■ **THE REQUEST**:
Return exactly and only these lines: the first of the listing through the one containing "return made".

:: DATA EXCERPT ::

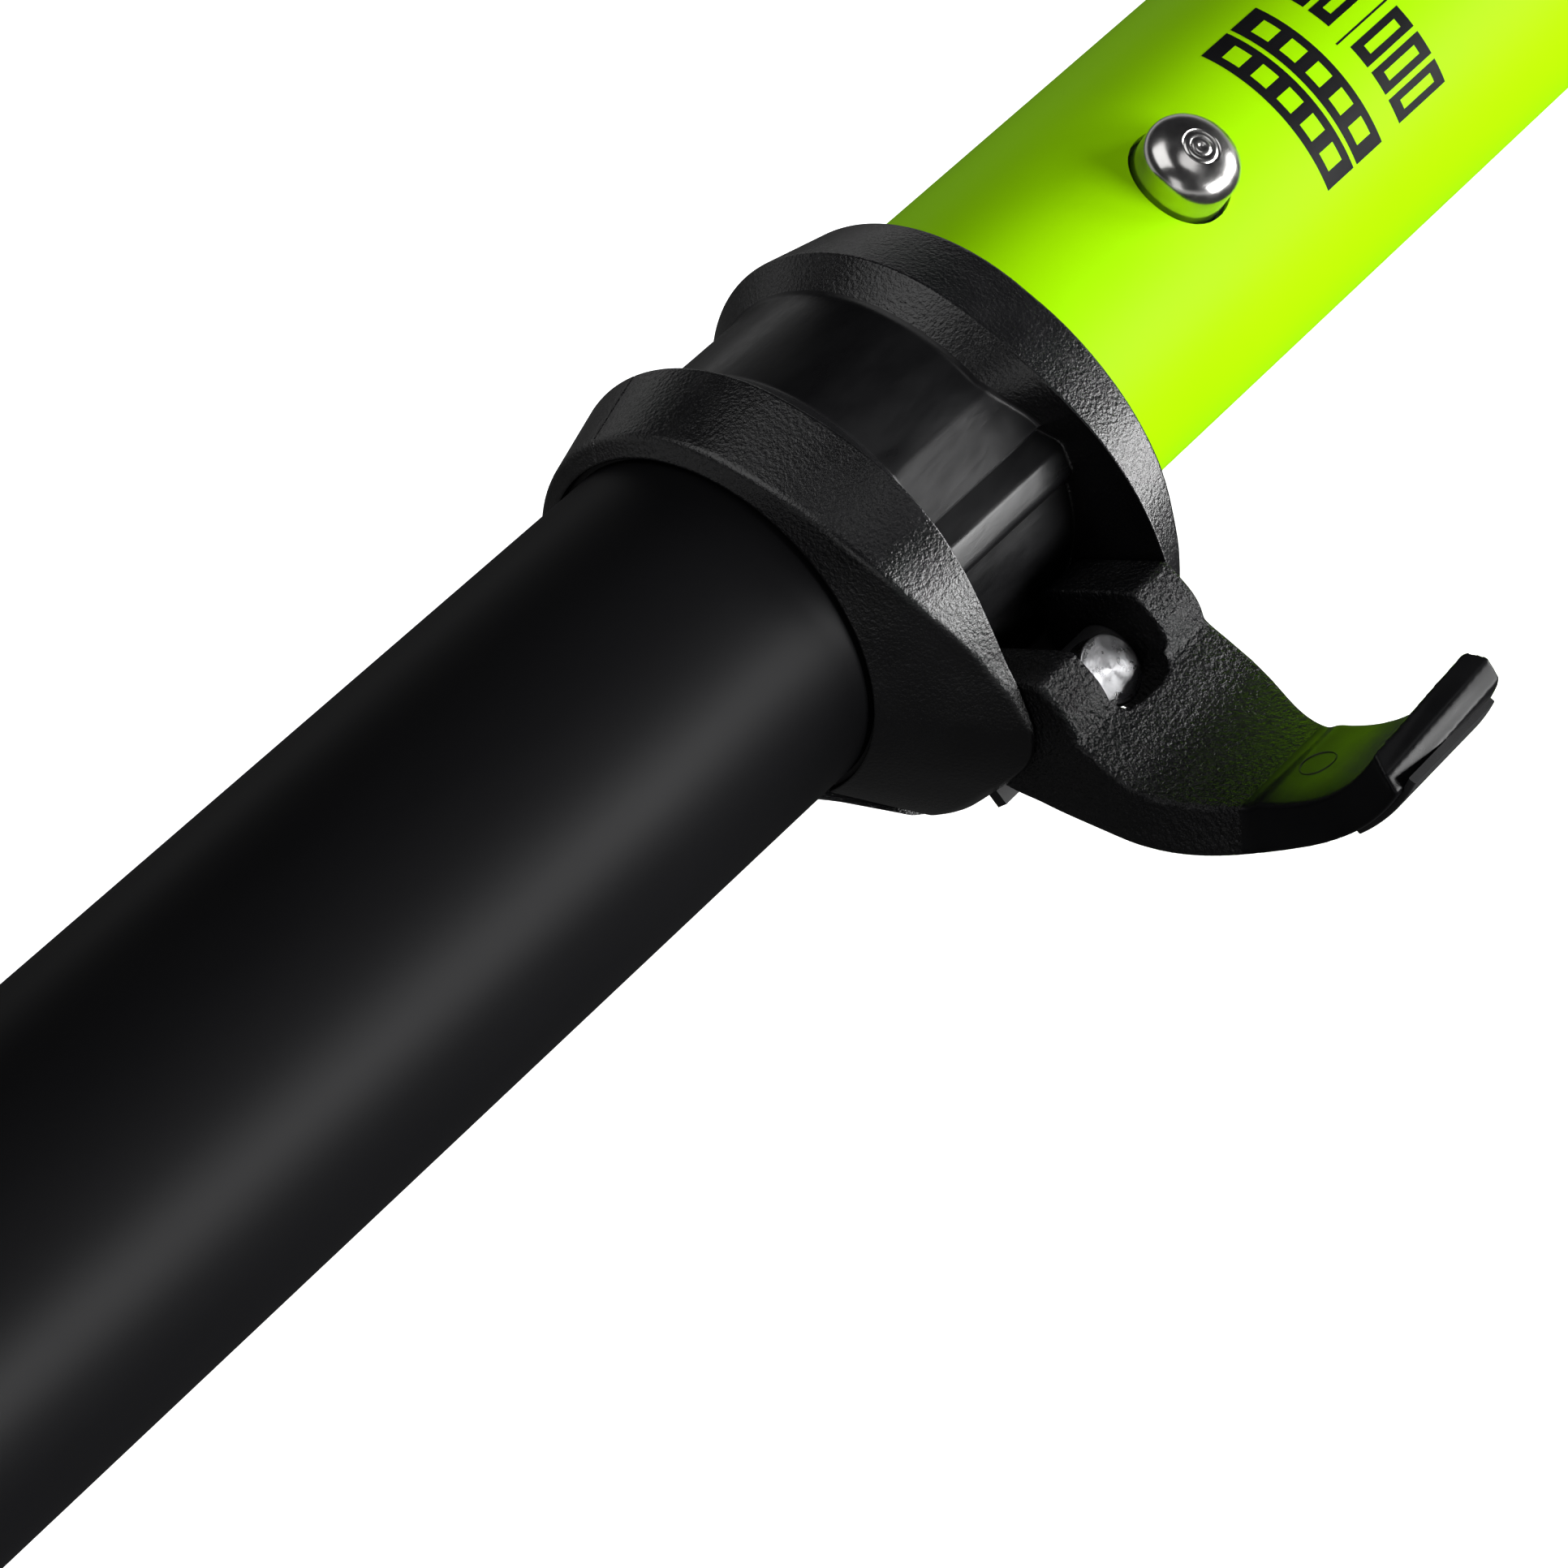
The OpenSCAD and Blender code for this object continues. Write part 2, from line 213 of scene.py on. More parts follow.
def cut(piece, *cutters):
    """Takes the cutters out of a piece, then throws them away."""
    for cutter in cutters:
        changed(piece, "BOOLEAN", object=cutter, operation="DIFFERENCE", solver="EXACT")
        bpy.data.objects.remove(cutter)


def drill(name, span, radius, steps, place):
    """A round cutter about Z, from one height to another."""
    start, end = span
    outline = [(start, 0), (start, radius), (end, radius), (end, 0)]
    return mesh_object(name, lathe(outline, steps, False), place)


def block(name, low, high, place):
    """A plain cutter between two corners."""
    (a, b, c), (d, e, f) = low, high
    ring = [(a, b), (d, b), (d, e), (a, e)]
    return mesh_object(name, loft([[(x, y, z) for x, y in ring] for z in (c, f)]), place)


def finished(piece, finishes, body, slot, *nodes):
    """Dresses a piece, names its body, and puts it in the place of its nodes; slot is not used."""
    piece.data.materials.clear()
    for material in finishes:
        piece.data.materials.append(material)
    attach(piece, body)
    if nodes:
        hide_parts(*nodes)


# ---------- finishes ----------
FINE_SHARE = 0.12                         # how much of the finest bumps goes into the roughness
RING_SPACING = 0.3142                     # metres between a wave texture's rings at scale 1


def node(tree, kind, inputs=None, **settings):
    """Adds a shader node; inputs are set by name."""
    made = tree.nodes.new(kind)
    for key, value in settings.items():
        setattr(made, key, value)
    for key, value in (inputs or {}).items():
        made.inputs[key].default_value = value
    return made


def finish(name, colour, roughness, metallic=0.0, grain=0.2, depth=0.01, patch=8.0,
           rough_shift=0.06, tint=0.12, stretch=(1, 1, 1), rings=0.0, extra=None):
    """A moulded, painted or turned surface. grain is the size of its finest bumps in millimetres,
    depth their height, patch the size of the slow changes, rough_shift and tint how far those move
    the roughness and the colour, stretch the grain's run, and rings half the spacing of turning
    marks about the piece's own axis."""
    material = bpy.data.materials.new(name)
    material.use_nodes = True
    tree = material.node_tree
    shader = tree.nodes["Principled BSDF"]
    shader.inputs["Metallic"].default_value = metallic
    for key, value in (extra or {}).items():
        shader.inputs[key].default_value = value
    place = node(tree, "ShaderNodeTexCoord")
    stretched = node(tree, "ShaderNodeMapping", {"Scale": stretch})
    tree.links.new(place.outputs["Object"], stretched.inputs["Vector"])

    fine = node(tree, "ShaderNodeTexNoise", {"Scale": 1 / (grain * MM), "Detail": 3.0, "Roughness": 0.6})
    slow = node(tree, "ShaderNodeTexNoise", {"Scale": 1 / (patch * MM), "Detail": 4.0, "Roughness": 0.55})
    for texture in (fine, slow):
        tree.links.new(stretched.outputs["Vector"], texture.inputs["Vector"])

    colours = node(tree, "ShaderNodeValToRGB")
    low, high = colours.color_ramp.elements
    low.position, high.position = 0.3, 0.72
    low.color = (*[c * (1 - tint) for c in colour], 1)
    high.color = (*[min(1, c * (1 + tint)) for c in colour], 1)
    tree.links.new(slow.outputs["Fac"], colours.inputs["Fac"])
    tree.links.new(colours.outputs["Color"], shader.inputs["Base Color"])

    rough = node(tree, "ShaderNodeMapRange", {"From Min": 0.3, "From Max": 0.7,
                                              "To Min": max(0.02, roughness - rough_shift),
                                              "To Max": roughness + rough_shift})
    both = node(tree, "ShaderNodeMath", {1: FINE_SHARE}, operation="MULTIPLY_ADD")
    tree.links.new(fine.outputs["Fac"], both.inputs[0])
    tree.links.new(slow.outputs["Fac"], both.inputs[2])
    tree.links.new(both.outputs["Value"], rough.inputs["Value"])
    tree.links.new(rough.outputs["Result"], shader.inputs["Roughness"])

    bump = node(tree, "ShaderNodeBump", {"Strength": 1.0, "Distance": depth * MM})
    tree.links.new(fine.outputs["Fac"], bump.inputs["Height"])
    tree.links.new(bump.outputs["Normal"], shader.inputs["Normal"])
    if rings:
        wave = node(tree, "ShaderNodeTexWave", {"Scale": RING_SPACING / (2 * rings * MM), "Distortion": 0.6,
                                                "Detail": 2.0, "Detail Scale": 30.0},
                    wave_type="RINGS", rings_direction="Z")
        turned = node(tree, "ShaderNodeBump", {"Strength": 1.0, "Distance": depth * MM})
        tree.links.new(place.outputs["Object"], wave.inputs["Vector"])
        tree.links.new(wave.outputs["Fac"], turned.inputs["Height"])
        tree.links.new(bump.outputs["Normal"], turned.inputs["Normal"])
        tree.links.new(turned.outputs["Normal"], shader.inputs["Normal"])
        around = node(tree, "ShaderNodeTangent", direction_type="RADIAL", axis="Z")
        tree.links.new(around.outputs["Tangent"], shader.inputs["Tangent"])
        shader.inputs["Anisotropic"].default_value = 0.75
    return material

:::

■ **REPLY TO THE TASK**:
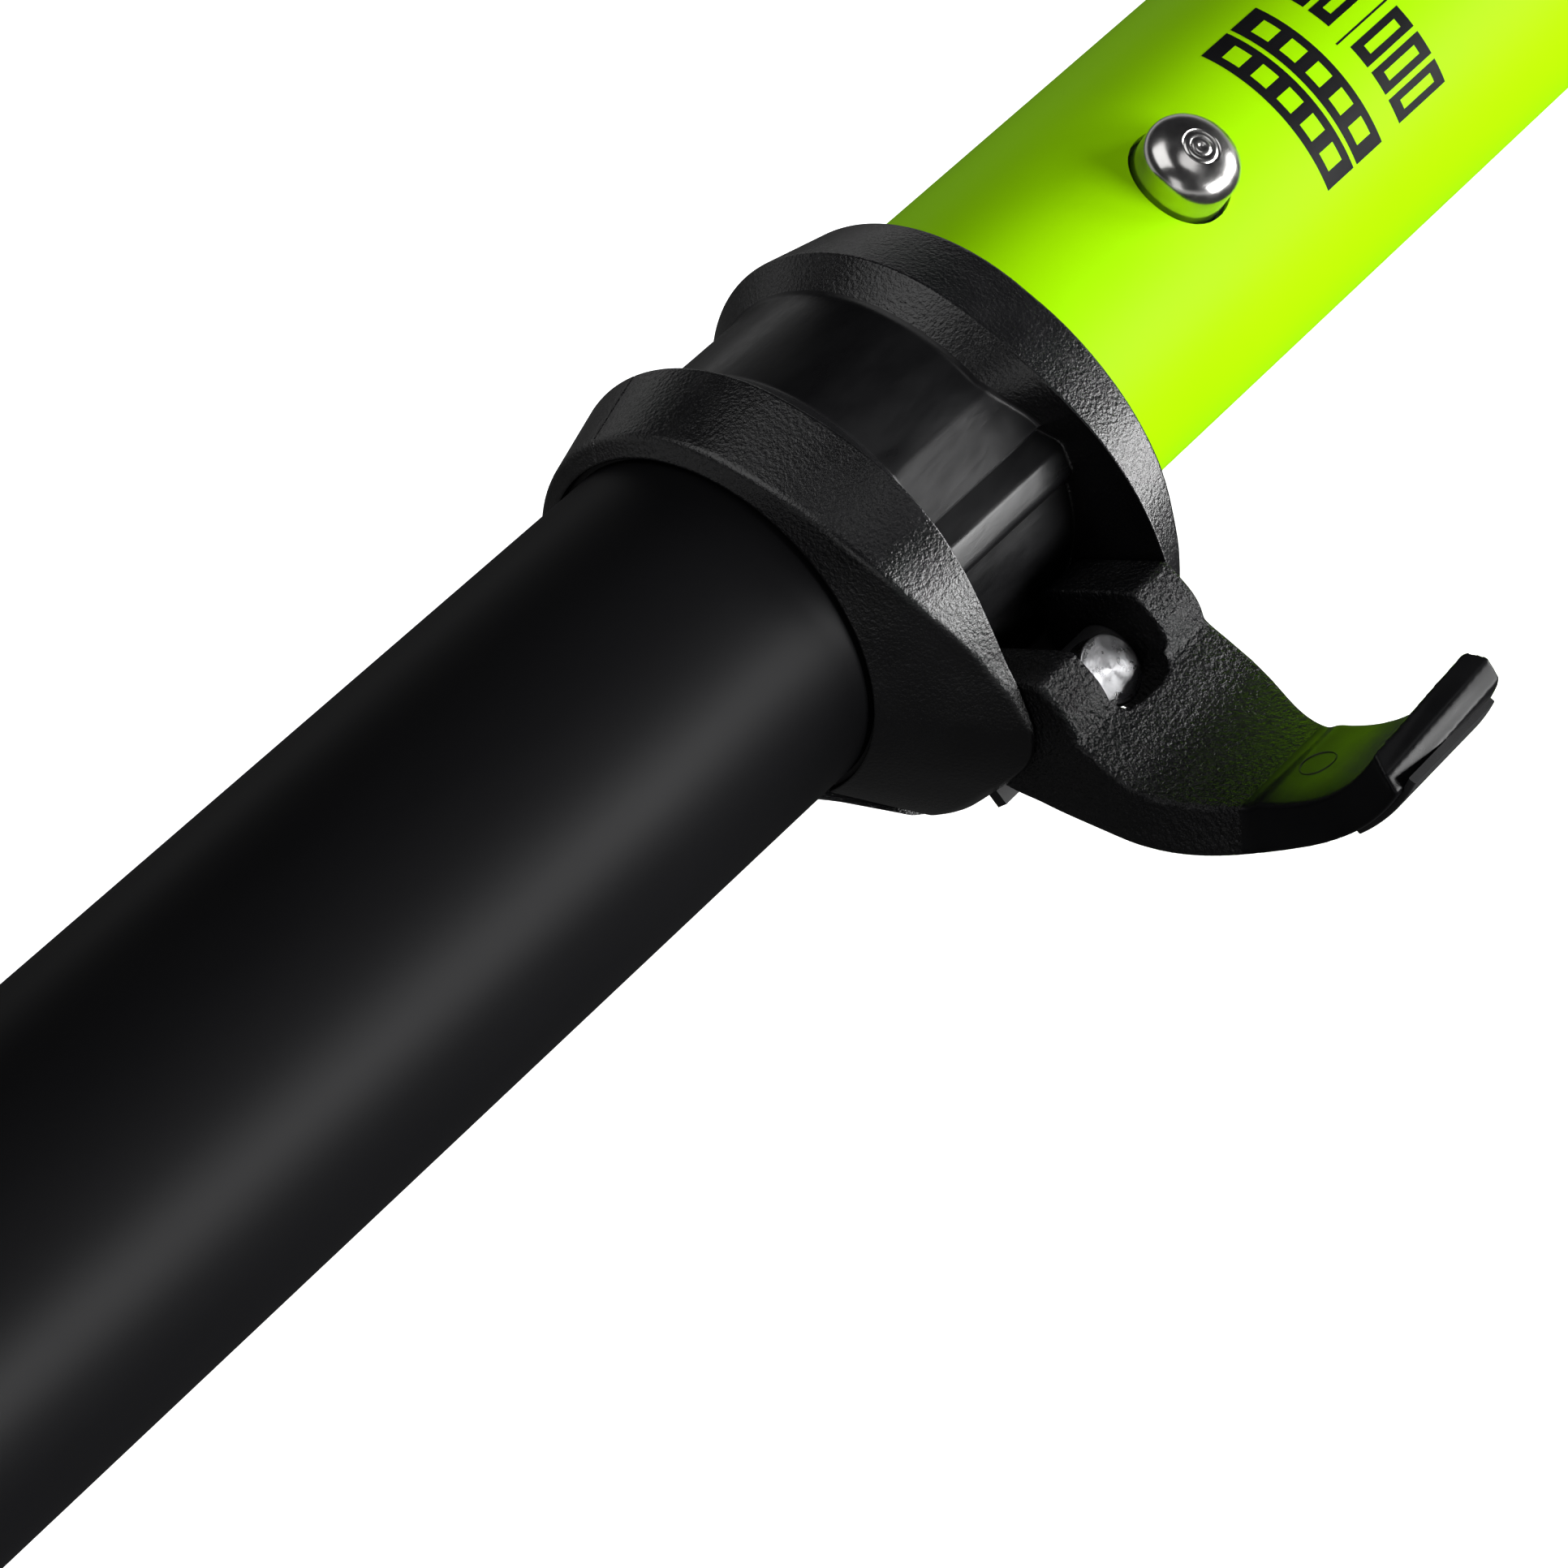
The OpenSCAD and Blender code for this object continues. Write part 2, from line 213 of scene.py on. More parts follow.
def cut(piece, *cutters):
    """Takes the cutters out of a piece, then throws them away."""
    for cutter in cutters:
        changed(piece, "BOOLEAN", object=cutter, operation="DIFFERENCE", solver="EXACT")
        bpy.data.objects.remove(cutter)


def drill(name, span, radius, steps, place):
    """A round cutter about Z, from one height to another."""
    start, end = span
    outline = [(start, 0), (start, radius), (end, radius), (end, 0)]
    return mesh_object(name, lathe(outline, steps, False), place)


def block(name, low, high, place):
    """A plain cutter between two corners."""
    (a, b, c), (d, e, f) = low, high
    ring = [(a, b), (d, b), (d, e), (a, e)]
    return mesh_object(name, loft([[(x, y, z) for x, y in ring] for z in (c, f)]), place)


def finished(piece, finishes, body, slot, *nodes):
    """Dresses a piece, names its body, and puts it in the place of its nodes; slot is not used."""
    piece.data.materials.clear()
    for material in finishes:
        piece.data.materials.append(material)
    attach(piece, body)
    if nodes:
        hide_parts(*nodes)


# ---------- finishes ----------
FINE_SHARE = 0.12                         # how much of the finest bumps goes into the roughness
RING_SPACING = 0.3142                     # metres between a wave texture's rings at scale 1


def node(tree, kind, inputs=None, **settings):
    """Adds a shader node; inputs are set by name."""
    made = tree.nodes.new(kind)
    for key, value in settings.items():
        setattr(made, key, value)
    for key, value in (inputs or {}).items():
        made.inputs[key].default_value = value
    return made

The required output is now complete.